:: Record excerpts ::
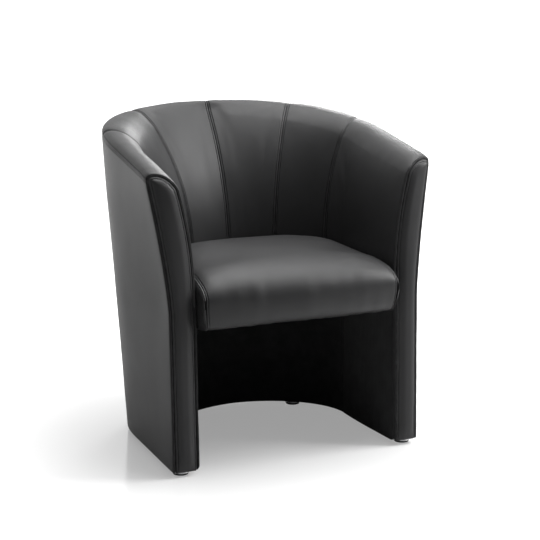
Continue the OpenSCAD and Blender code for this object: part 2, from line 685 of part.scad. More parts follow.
foam_rows = len(top_rows) + len(upper_turns);
function foam_column(s) = let (line = seat_line(s, leather + fit), low = line[foam_rows + 1])
    [for (k = [1:foam_rows]) k < foam_rows ? line[k] : [line[k][0], low[1], line[k][2]]];
flank_out = 2;
flank_drop = 9;
flank_inset = 12;
flank_front = flank_inset - seat_corner;
flank_squeeze = 0.3;
function foam_flank(sign) = [for (p = foam_column(sign))
    [p[0] + sign * flank_out, p[1] < flank_front ? lerp(flank_front, p[1], flank_squeeze) : p[1],
        p[2] - flank_drop]];
module seat_foam() color(foam_colour) {
    columns = concat([foam_flank(-1)], [for (s = seat_shares) foam_column(s)], [foam_flank(1)]);
    swept([for (c = columns) [c, [for (p = c) [p[0], p[1], seat_base_z]]]]);
}

module seat_front_foam() color(foam_colour) {
    first = foam_rows + 1;
    swept([for (s = seat_shares) let (
        line = seat_line(s, leather + fit),
        face = [for (k = [first:first + len(lower_heights) - 1])
            [line[k][0], line[k][1], min(line[k][2], seat_base_z - fit)]]
    ) [face, [for (p = face) [p[0], frame_front - fit, p[2]]]]]);
}

// Side panel of the seat, from the main seam round to the side of the tub
cheek_levels = [0, 0.15, 0.5, 0.85, 1];
cheek_front_bulge = [0, 0.8, 1, 0.8, 0];
cheek_side_bulge = [1, 1, 1, 0.7, 0];
cheek_turns = [12, 32, 54, 76];
cheek_root = seam_line - leather - fit;
function cheek_column(top, bottom, depth, bulge) = [for (i = [0:len(cheek_levels) - 1])
    let (p = lerp(bottom, top, cheek_levels[i]))
    [seat_half(max(p[0], waist), 0) - lower_draw(p[0], p[1])
        - lerp(cheek_root, seat_side_gap, bulge[i]) - depth, p[0], p[1]]];
function cheek_front(turn, depth) = let (
        out = pow(cos(turn), 2 / roll_power),
        up = pow(sin(turn), 2 / roll_power)
    ) cheek_column(
        [lerp(roll_start, -seat_corner, out), lerp(seat_nose_height, seat_edge, up)],
        [lerp(bottom_edge, -seat_corner, out), lerp(seat_nose_height, seat_bottom, up)],
        depth, cheek_front_bulge * sqrt(sin(turn)));
function cheek_side(ys, depth) =
    cheek_column([ys[0], seat_edge], [ys[1], seat_bottom], depth, cheek_side_bulge);
module seat_cheek_right() color(leather_colour) difference() {
    swept([for (c = concat(
        [for (turn = cheek_turns) [cheek_front(turn, 0), cheek_front(turn, leather)]],
        [for (ys = concat([[roll_start, waist]],
                [for (i = [1:3]) [arm_stations[i], arm_stations[i]]], [[0, 0]]))
            [cheek_side(ys, 0), cheek_side(ys, leather)]])) c]);
    seat_bolt_holes();
}
module seat_cheek_left() mirrored() seat_cheek_right();

// Band behind the seat, from one side panel to the other
band_drop = 28;
band_end = 0.3;
module seat_rear_band() color(lining_colour) difference() {
    swept([for (q = [for (q = stations) if (q >= 0 && q <= 180) q]) let (
        q_in = max(band_end, min(180 - band_end, q)),
        zs = [seat_bottom, seat_bottom + seat_frame_h, seat_edge - band_drop]
    ) [
        [for (z = zs) let (r = lining_r(q_in) - seat_side_gap) [r * cos(q_in), r * sin(q_in), z]],
        [for (z = zs) let (r = lining_r(q_in) - seat_side_gap - leather)
            [r * cos(q_in), r * sin(q_in), z]]
    ]], true);
    seat_bolt_holes();
}

// Closed timber frame of the seat: a rim that follows the plan
seat_stations = [for (q = stations) if (!is_front(q)) q];
function seat_corner_points(depth, front, corner) = corner == 0
    ? [[lining_r(-arm_front) - depth, front]]
    : [[lining_r(-arm_front) - depth - corner, front],
       [seat_half(front + corner_run, depth), front + corner_run]];
function seat_plan(depth, front, corner = 0) = let (
        points = seat_corner_points(depth, front, corner)
    ) concat(
    points,
    [for (q = seat_stations) let (p = from_lining(q, seat_bottom, -depth)) [p[0], p[1]]],
    [for (i = [len(points) - 1:-1:0]) [-points[i][0], points[i][1]]]);
// The front corners of the frame and its cloth are cut off inside the drawn in corners of the seat.
corner_run = 30;
corner_cut = 9;
module seat_frame() color(timber_colour) difference() {
    translate([0, 0, seat_bottom + leather + fit]) linear_extrude(seat_frame_h) difference() {
        polygon(seat_plan(seat_frame_gap, frame_front, corner_cut));
        polygon(seat_plan(seat_frame_gap + seat_frame_w, frame_front + seat_frame_w));
    }
    seat_bolt_holes();
}

// Elastic straps: one layer across the frame, one layer from front to back over it
strap_z = seat_bottom + leather + fit + seat_frame_h + fit;
strap_end = 10;
strap_pitch = 65;
first_strap = -190;
across_places = [for (i = [0:4]) first_strap + i * strap_pitch];
along_places = [for (i = [-2:2]) i * strap_pitch];
module seat_webbing_across() color(lining_colour) for (y = across_places) {
    half = min(seat_half(y + strap_w / 2, seat_frame_gap), seat_half(y - strap_w / 2, seat_frame_gap))
        - strap_end;
    translate([-half, y - strap_w / 2, strap_z]) cube([2 * half, strap_w, strap_t]);
}
function plan_back(x, inset) = (inner_base_depth - inset)
    * pow(max(0, 1 - pow(abs(x) / (inner_base_half_width - inset), inner_base_squareness)),
        1 / inner_base_squareness);
module seat_webbing_along() color(lining_colour) for (x = along_places) {
    back = plan_back(abs(x) + strap_w / 2, seat_frame_gap) - strap_end;
    front = frame_front + strap_end;
    translate([x - strap_w / 2, front, strap_z + strap_t + fit]) cube([strap_w, back - front, strap_t]);
}

module seat_dust_cover() color(lining_colour)
    translate([0, 0, seat_bottom + leather - cloth]) linear_extrude(cloth)
        polygon(seat_plan(seat_frame_gap + cloth_lap, bottom_edge + hem + cloth_lap, corner_cut));

// Foot: a chromed glide with a threaded stem, and a pad under it
foot_play = 0.3;
foot_cup_h = floor_gap - foot_pad_t - foot_play;
foot_lip = 1.5;
foot_lip_h = 1;
pad_inset = 2;
module foot(p) color(steel_colour) translate([p[0], p[1], foot_pad_t]) {
    rotate_extrude() union() {
        square([foot_d / 2 - foot_lip, foot_cup_h]);
        translate([0, foot_lip_h]) square([foot_d / 2, foot_cup_h - 3 * foot_lip_h]);
    }
    translate([0, 0, foot_cup_h - weld])
        cylinder(d = stem_d, h = base_former_bottom - floor_gap + stem_length);
}
module foot_pad(p) color(lining_colour)
    translate([p[0], p[1], 0]) cylinder(d = foot_d - 2 * pad_inset, h = foot_pad_t);
module foot_front_right() foot(foot_places[0]);
module foot_front_left() foot(foot_places[1]);
module foot_rear_right() foot(foot_places[2]);
module foot_rear_left() foot(foot_places[3]);
module foot_pad_front_right() foot_pad(foot_places[0]);
module foot_pad_front_left() foot_pad(foot_places[1]);
module foot_pad_rear_right() foot_pad(foot_places[2]);
module foot_pad_rear_left() foot_pad(foot_places[3]);

module placed() translate([0, depth_shift, 0]) children();

placed() base_former();
placed() seat_rail();
placed() top_former();
placed() front_post_left();
placed() front_post_right();
placed() arm_rib_left();
placed() arm_rib_right();
placed() rear_rib_left();
placed() rear_rib_right();
placed() back_rib_left();
placed() back_rib_right();
placed() outer_board();
placed() upper_inner_board();
placed() lower_inner_board();
placed() outer_wadding();
placed() front_wadding_left();
placed() front_wadding_right();
placed() arm_foam_left();
placed() arm_foam_right();
placed() side_back_foam_left();
placed() side_back_foam_right();
placed() centre_back_foam_left();
placed() centre_back_foam_right();
placed() outer_cover();
placed() front_facing_left();
placed() front_facing_right();
placed() inside_arm_left();
placed() inside_arm_right();
placed() side_back_panel_left();
placed() side_back_panel_right();
placed() centre_back_panel_left();
placed() centre_back_panel_right();
placed() lower_lining();
placed() base_dust_cover();
placed() seat_frame();
placed() seat_webbing_across();
placed() seat_webbing_along();
placed() seat_foam();
placed() seat_front_foam();
placed() seat_cover();
placed() seat_cheek_left();
placed() seat_cheek_right();
placed() seat_rear_band();
placed() seat_dust_cover();
placed() seat_bolts();
placed() seat_tee_nuts();
placed() foot_insert_nuts();
placed() foot_front_left();
placed() foot_front_right();
placed() foot_rear_left();
placed() foot_rear_right();
placed() foot_pad_front_left();
placed() foot_pad_front_right();
placed() foot_pad_rear_left();
placed() foot_pad_rear_right();
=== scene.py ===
"""Dressed model of the reception tub chair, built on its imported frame. Lengths are in metres."""

import json
import logging
import math
from collections.abc import Callable, Sequence
from dataclasses import dataclass
from enum import Enum

import bmesh
import bpy
from bmesh.types import BMesh, BMFace
from mathutils import Matrix, Vector, noise
from mathutils.bvhtree import BVHTree
from mathutils.kdtree import KDTree


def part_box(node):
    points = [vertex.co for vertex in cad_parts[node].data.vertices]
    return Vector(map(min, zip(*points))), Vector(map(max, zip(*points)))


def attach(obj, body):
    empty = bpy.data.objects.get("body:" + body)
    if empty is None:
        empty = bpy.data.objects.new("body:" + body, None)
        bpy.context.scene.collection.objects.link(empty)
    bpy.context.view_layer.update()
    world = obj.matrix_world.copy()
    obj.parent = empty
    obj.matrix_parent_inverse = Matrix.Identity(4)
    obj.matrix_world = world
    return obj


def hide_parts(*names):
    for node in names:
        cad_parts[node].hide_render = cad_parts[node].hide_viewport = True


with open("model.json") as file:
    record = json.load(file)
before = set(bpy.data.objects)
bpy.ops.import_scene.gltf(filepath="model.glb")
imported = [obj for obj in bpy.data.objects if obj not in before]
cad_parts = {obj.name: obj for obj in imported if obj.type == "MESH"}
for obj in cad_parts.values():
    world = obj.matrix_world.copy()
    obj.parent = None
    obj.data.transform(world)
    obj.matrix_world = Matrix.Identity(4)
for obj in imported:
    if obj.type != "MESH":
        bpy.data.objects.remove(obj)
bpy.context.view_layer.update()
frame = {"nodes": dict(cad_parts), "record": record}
LOG = logging.getLogger("tub_chair")
CHAIR = "chair"


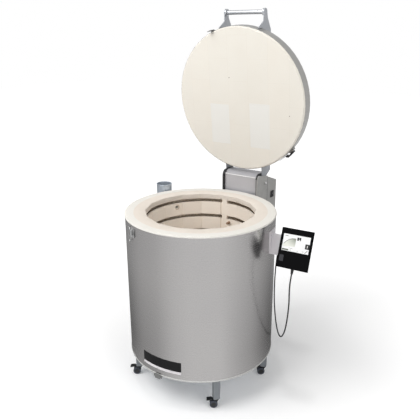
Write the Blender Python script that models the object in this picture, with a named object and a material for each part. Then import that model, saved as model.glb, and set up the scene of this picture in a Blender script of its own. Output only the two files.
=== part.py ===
"""Top-loading kiln on casters, with its lid open and a hung controller, in metres with +Z up.

The kiln stands on the floor with its front toward -Y. Places are measured from the kiln's upright axis,
and one empty then moves everything so that the middle of the footprint is at the origin.
"""

import math

import bmesh
import bpy
from mathutils import Matrix, Vector

TURN = 2 * math.pi
SHARP = math.radians(32)

# Gap left between pieces that touch, and how far a cutter runs past what it cuts
CLEAR = 0.0003
OVERRUN = 0.02

# How finely round pieces are drawn, in sides
BIG_SIDES = 64
PIPE_SIDES = 20
SMALL_SIDES = 16

# Round body: sheet casing, white rim collar, sixteen-sided brick chamber
CASING_RADIUS = 0.375
CASING_WALL = 0.002
CASING_BOTTOM = 0.168
CASING_HEM = 0.012
RIM_HEIGHT = 0.916
COLLAR_HEIGHT = 0.024
COLLAR_OVERHANG = 0.003
COLLAR_ROUND = 0.006
WALL_DEPTH = 0.105
CHAMBER_FACETS = 16
BRICK_WALL = 0.064
PAN_THICKNESS = 0.003
FLOOR_WOOL = 0.062
FLOOR_BRICK = 0.064
AIR_HOLE_RADIUS = 0.010
PAN_HOLE_RADIUS = 0.020

# Element grooves round the chamber, broken at the back by one land
GROOVE_COUNT = 7
GROOVE_FLOOR_GAP = 0.0381
GROOVE_HEIGHT = 0.020
GROOVE_DEPTH = 0.020
GROOVE_DROP = 0.027
LAND_FROM = math.radians(-170.99)
LAND_TO = math.radians(-177.29)
ELEMENT_RADIUS = 0.0065
ELEMENT_INSET = 0.0115
ELEMENT_POINTS = 33
ELEMENT_SIDES = 6
ELEMENT_STOP = math.radians(0.9)

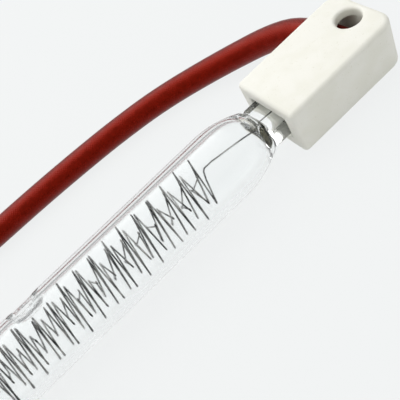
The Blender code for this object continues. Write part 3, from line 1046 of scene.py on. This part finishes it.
@dataclass
class HeatingWire:
    """One length of wire: a seven-pointed star wound along the tube, and a leg into each seal."""

    radius: float = 0.12
    bore_radius: float = 4.9
    clearance: float = 0.3
    coil_from_cap: float = 14.45
    tip_pitch: float = 0.397
    tip_bend: float = 0.2
    bend_reach: float = 0.12
    star_points: int = 7
    star_step: int = 3
    star_drift: float = 1.7
    end_lean: float = 0.75
    middle_lean: float = 1.4
    lean_rise: float = 40.0
    last_lean_angle: float = 63.0
    lean_turn_length: float = 255.0
    last_tip_angle: float = -137.0
    last_tip_radius: float = 3.6
    uneven_pitch: float = 0.12
    pitch_beat: float = 1.7
    uneven_tips: float = 0.1
    tips_beat: float = 2.3
    tip_off_half_width: float = 3.4
    tip_off_height: float = 1.1
    leg_route: tuple[Place, ...] = (
        (-13.99, 0.10, 0.09), (-13.43, 0.94, 0.87), (-13.03, 1.18, 1.09),
        (-11.55, 1.18, 1.10), (-2.6, 0.28, 0.26), (2.3, 0.0, 0.0),
    )

    @property
    def coil_radius(self) -> float:
        """How far the longest star tips stand from the axis."""
        return self.bore_radius - self.radius - self.clearance

    def tip_radius(self, number: int, along: float, angle: float) -> float:
        """How far a star tip stands from the axis.

        Args:
            number: The tip's number from end b.
            along: Its place along X.
            angle: Its angle round the axis, in radians.

        Returns:
            The distance, which is shorter where the tip-off bulges inwards.
        """
        ahead = abs(along - CAP_FRONT + TIP_OFF_FROM_CAP)
        aside = abs(math.remainder(angle - math.radians(TIP_OFF_ANGLE), math.tau))
        if ahead < TIP_OFF_LENGTH / 2 and aside < self.tip_off_half_width / self.bore_radius:
            return self.coil_radius - self.tip_off_height
        return self.coil_radius - self.uneven_tips * (1 + math.sin(self.tips_beat * number))

    def lean(self, tips_from_end: int, tips_from_a: int, angle: float) -> float:
        """How far ahead a tip stands because its star leans.

        Args:
            tips_from_end: How many tips lie between it and the coil's nearer end.
            tips_from_a: How many lie between it and end a.
            angle: The tip's angle round the axis, in radians.

        Returns:
            The distance along X.
        """
        rise = min(1.0, self.tip_pitch * tips_from_end / self.lean_rise)
        lean = self.end_lean + (self.middle_lean - self.end_lean) * rise
        turned = math.tau * self.tip_pitch * tips_from_a / self.lean_turn_length
        return lean * math.cos(angle - math.radians(self.last_lean_angle) - turned)

    def star(self) -> Ring:
        """Winds the path of the coil.

        Returns:
            The path from end b to end a, with two points for each tip of a star.
        """
        count = round(2 * (CAP_FRONT - self.coil_from_cap) / self.tip_pitch)
        turn = math.tau * self.star_step / self.star_points + math.radians(self.star_drift)
        half_bend = self.tip_bend / self.coil_radius
        points = []
        for number in range(count + 1):
            angle = math.radians(self.last_tip_angle) - turn * (count - number)
            along = self.tip_pitch * (number - count / 2)
            along += self.uneven_pitch * math.sin(self.pitch_beat * number)
            along += self.lean(min(number, count - number), count - number, angle)
            radius = self.tip_radius(number, along, angle)
            if number in (0, count):
                radius = self.last_tip_radius
            for side in (half_bend, -half_bend):
                place = Vector((0, math.cos(angle + side), math.sin(angle + side))) * radius
                points.append(place + Vector((along, 0, AXIS_HEIGHT)))
        return points

    def build(self) -> None:
        """Makes the wire, from one leg through the coil to the other leg."""
        start = Vector((CAP_FRONT, 0, AXIS_HEIGHT))
        leg = [start + Vector(place) for place in self.leg_route]
        other = [Vector((-point.x, -point.y, point.z)) for point in leg]
        line = rounded_bends(other[::-1] + self.star() + leg, self.bend_reach)
        coil = add_wire("star_wound_wire", line, self.radius, resolution=2)
        shade_smooth(coil, angle=75)
        hand_over(coil, ResistanceWire().build(), "resistance_wire", "heating_coil")


@dataclass
class CeramicCap:
    """The pressed cap: slot for the seal, wire chamber, round hole and an outlet in its side."""

    width: float = 13.0
    height: float = 8.8
    edge: float = 0.8
    end_corner: float = 2.6
    end_wall: float = 1.2
    side_wall: float = 1.9
    face_wall: float = 1.5
    chamber_length: float = 10.6
    chamber_rounding: float = 0.5
    slot_width: float = 8.3
    slot_height: float = 4.7
    slot_squareness: float = 10.0
    slot_rounding: float = 0.3
    hole_from_end: float = 3.3
    hole_radius: float = 2.1
    hole_rounding: float = 0.55
    hole_sides: int = 64
    outlet_radius: float = 2.6

    def make_block(self) -> Piece:
        """Presses the outside: round upright corners at the far end, soft edges all over.

        Returns:
            The solid block.
        """
        low = Vector((CAP_FRONT, -self.width / 2, AXIS_HEIGHT - self.height / 2))
        high = Vector((CAP_END, self.width / 2, AXIS_HEIGHT + self.height / 2))
        block = add_block("steatite_cap", low, high)
        far_corners = upright_edges((CAP_FRONT + CAP_END) / 2, 1)
        round_edges(block, far_corners, self.end_corner, segments=12)
        round_edges(block, is_sharp, self.edge, segments=8)
        return block

    @staticmethod
    def mouth(rounding: float, steps: int) -> list[Span]:
        """The profile of a rounded mouth, from its edge inwards: each step's depth and flare."""
        turns = [math.pi / 2 * share for share in shares(steps)]
        return [(rounding * (1 - math.cos(t)), rounding * (1 - math.sin(t))) for t in turns]

    def slot(self) -> Piece:
        """Shapes the core of the slot.

        Returns:
            The core, flared where the slot's mouth is rounded.
        """
        end = CAP_END - self.end_wall - self.chamber_length + PAST
        profile = [(-PAST, self.slot_rounding), *self.mouth(self.slot_rounding, steps=6)]
        rings = []
        for depth, flare in [*profile, (end - CAP_FRONT, 0.0)]:
            half_width = self.slot_width / 2 + flare
            half_height = self.slot_height / 2 + flare
            along = CAP_FRONT + depth
            rings.append(ring_across(along, half_width, half_height, self.slot_squareness))
        return add_skin("slot", rings)

    def chamber(self) -> Piece:
        """Shapes the core of the wire chamber.

        Returns:
            The core.
        """
        end = CAP_END - self.end_wall
        half_width = self.width / 2 - self.side_wall
        half_height = self.height / 2 - self.face_wall
        low = Vector((end - self.chamber_length, -half_width, AXIS_HEIGHT - half_height))
        core = add_block("chamber", low, Vector((end, half_width, AXIS_HEIGHT + half_height)))
        round_edges(core, is_sharp, self.chamber_rounding, segments=4)
        return core

    def hole(self) -> Piece:
        """Shapes the core of the round hole in the wide face.

        Returns:
            The core, flared where the hole's rim is rounded.
        """
        profile = [(-PAST, self.hole_rounding), *self.mouth(self.hole_rounding, steps=8)]
        turns = [math.tau * share for share in shares(self.hole_sides)[:-1]]
        centre = CAP_END - self.hole_from_end
        rings = []
        for depth, flare in [*profile, (self.height / 2, 0.0)]:
            radius = self.hole_radius + flare
            top = AXIS_HEIGHT + self.height / 2 - depth
            rings.append(
                [Vector((centre + radius * math.cos(t), radius * math.sin(t), top)) for t in turns]
            )
        return add_skin("hole", rings)

    def build(self, route: Ring) -> None:
        """Makes the two caps.

        Args:
            route: The route of lead a, which the outlet follows.
        """
        cap = self.make_block()
        outlet = add_rod("outlet", route[1], 2 * route[2] - route[1], self.outlet_radius)
        for core in (self.slot(), self.chamber(), outlet, self.hole()):
            cut(cap, core)
        shade_smooth(cap, angle=30)
        deliver(cap, SteatiteCeramic().build(), "unglazed_ceramic", "ceramic_cap")


@dataclass
class HeldParts:
    """What the seals and caps hold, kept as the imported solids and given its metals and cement."""

    def build(self) -> None:
        """Gives each of these nodes its material."""
        molybdenum = MOLYBDENUM.build()
        finishes = {
            "seal_foil": molybdenum,
            "outer_pin": molybdenum,
            "splice": NICKEL_PLATE.build(),
            "core": NICKEL_STRANDS.build(),
            "cement": PottingCement().build(),
        }
        for name, material in finishes.items():
            for end in End:
                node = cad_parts[f"{name}_{end.suffix}"]
                node.data.materials.clear()
                node.data.materials.append(material)
                LOG.info("%s: dressed", node.name)


@dataclass
class Studio:
    """A pale table under one large softbox, in a room that darkens near the horizon."""

    table: str = "#F2F4F4"
    table_size: float = 3000.0
    table_gap: float = 0.02
    table_glow: float = 0.93
    room_light: float = 0.54
    horizon_shade: float = 0.3
    horizon_band: Span = (0.02, 0.25)
    sky_glow: float = 0.95
    softbox_place: Place = (20.0, 190.0, 330.0)
    softbox_aim: Place = (60.0, 0.0, 5.0)
    softbox_size: float = 430.0
    softbox_power: float = 1.16
    # Paths end late, because the glass turns black where they end
    bounces: int = 24
    glossy_bounces: int = 16

    def build_table(self) -> None:
        """Lays the table: pale to the eye and through glass, and shaded where light is blocked."""
        under = (0, 0, -self.table_gap * MM)
        bpy.ops.mesh.primitive_plane_add(size=self.table_size * MM, location=under)
        table = new_piece("pale_table")
        surface = Surface("matt_pale_board", Base_Color=srgb(self.table), Roughness=1.0)
        tree = surface.tree
        glow = add_node(tree, "Emission", {"Color": srgb(self.table)})
        real = surface.shader.outputs[0]
        self.show(tree, "Material Output", real, glow.outputs[0], self.table_glow)
        table.data.materials.append(surface.material)

    @staticmethod
    def show(tree: NodeTree, output: str, real: Socket, shown: Socket, share: float) -> None:
        """Mixes two shaders for the output, one for light and one for what is seen.

        Args:
            tree: The node tree.
            output: The name of its output node.
            real: The shader that lights the scene.
            shown: The shader for rays to the eye, by reflection and through glass.
            share: How much of it they get.
        """
        rays = add_node(tree, "LightPath").outputs
        seen = calculate(tree, "MAXIMUM", rays["Is Camera Ray"], rays["Is Glossy Ray"])
        seen = calculate(tree, "MAXIMUM", seen, rays["Is Transmission Ray"])
        values = {0: calculate(tree, "MULTIPLY", seen, share), 1: real, 2: shown}
        mixed = add_node(tree, "MixShader", values).outputs[0]
        tree.links.new(mixed, tree.nodes[output].inputs["Surface"])

    def build_room(self) -> None:
        """Fills the world: plain light for the surfaces, and a darker horizon behind glass."""
        world = bpy.data.worlds.new("studio")
        bpy.context.scene.world = world
        world.use_nodes = True
        tree = world.node_tree
        plain = tree.nodes["Background"]
        plain.inputs["Color"].default_value = (1.0, 1.0, 1.0, 1.0)
        plain.inputs["Strength"].default_value = self.room_light
        place = add_node(tree, "TexCoord").outputs["Generated"]
        height = add_node(tree, "SeparateXYZ", {"Vector": place}).outputs["Z"]
        band = map_range(tree, height, self.horizon_band, (self.horizon_shade, self.sky_glow))
        to_eye = add_node(tree, "LightPath").outputs["Is Camera Ray"]
        lit = calculate(tree, "MAXIMUM", band, to_eye)
        shown = add_node(tree, "Background", {"Color": srgb(self.table), "Strength": lit})
        self.show(tree, "World Output", plain.outputs[0], shown.outputs[0], share=1.0)

    def build_softbox(self) -> None:
        """Hangs the softbox above and behind the tube."""
        data = bpy.data.lights.new("softbox", "AREA")
        data.shape = "SQUARE"
        data.size = self.softbox_size * MM
        data.energy = self.softbox_power
        lamp = add_object("softbox", data)
        place = Vector(self.softbox_place) * MM
        turn = (place - Vector(self.softbox_aim) * MM).to_track_quat("Z", "Y").to_matrix().to_4x4()
        lamp.matrix_world = Matrix.Translation(place) @ turn

    def build(self) -> None:
        """Sets up the table, the room, the softbox and how light is traced."""
        self.build_table()
        self.build_room()
        self.build_softbox()
        bpy.context.scene.view_settings.view_transform = "Standard"
        cycles = bpy.context.scene.cycles
        cycles.max_bounces = self.bounces
        cycles.glossy_bounces = self.glossy_bounces
        cycles.transmission_bounces = self.bounces


def main() -> None:
    """Dresses the whole object, lead by lead and piece by piece."""
    logging.basicConfig(level=logging.INFO, format="%(message)s")
    Viewpoint().build()
    lead = SleevedLead()
    route = lead.route()
    lead.build(TabTerminal().build(route))
    QuartzEnvelope().build()
    HeatingWire().build()
    CeramicCap().build(route)
    HeldParts().build()
    Studio().build()


if __name__ == "__main__":
    main()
:::
Your task is to transcribe only the lines from the line containing "placed() seat_cheek_right();" through the line containing "model of the", word for word.

placed() seat_cheek_right();
placed() seat_rear_band();
placed() seat_dust_cover();
placed() seat_bolts();
placed() seat_tee_nuts();
placed() foot_insert_nuts();
placed() foot_front_left();
placed() foot_front_right();
placed() foot_rear_left();
placed() foot_rear_right();
placed() foot_pad_front_left();
placed() foot_pad_front_right();
placed() foot_pad_rear_left();
placed() foot_pad_rear_right();
=== scene.py ===
"""Dressed model of the reception tub chair, built on its imported frame. Lengths are in metres."""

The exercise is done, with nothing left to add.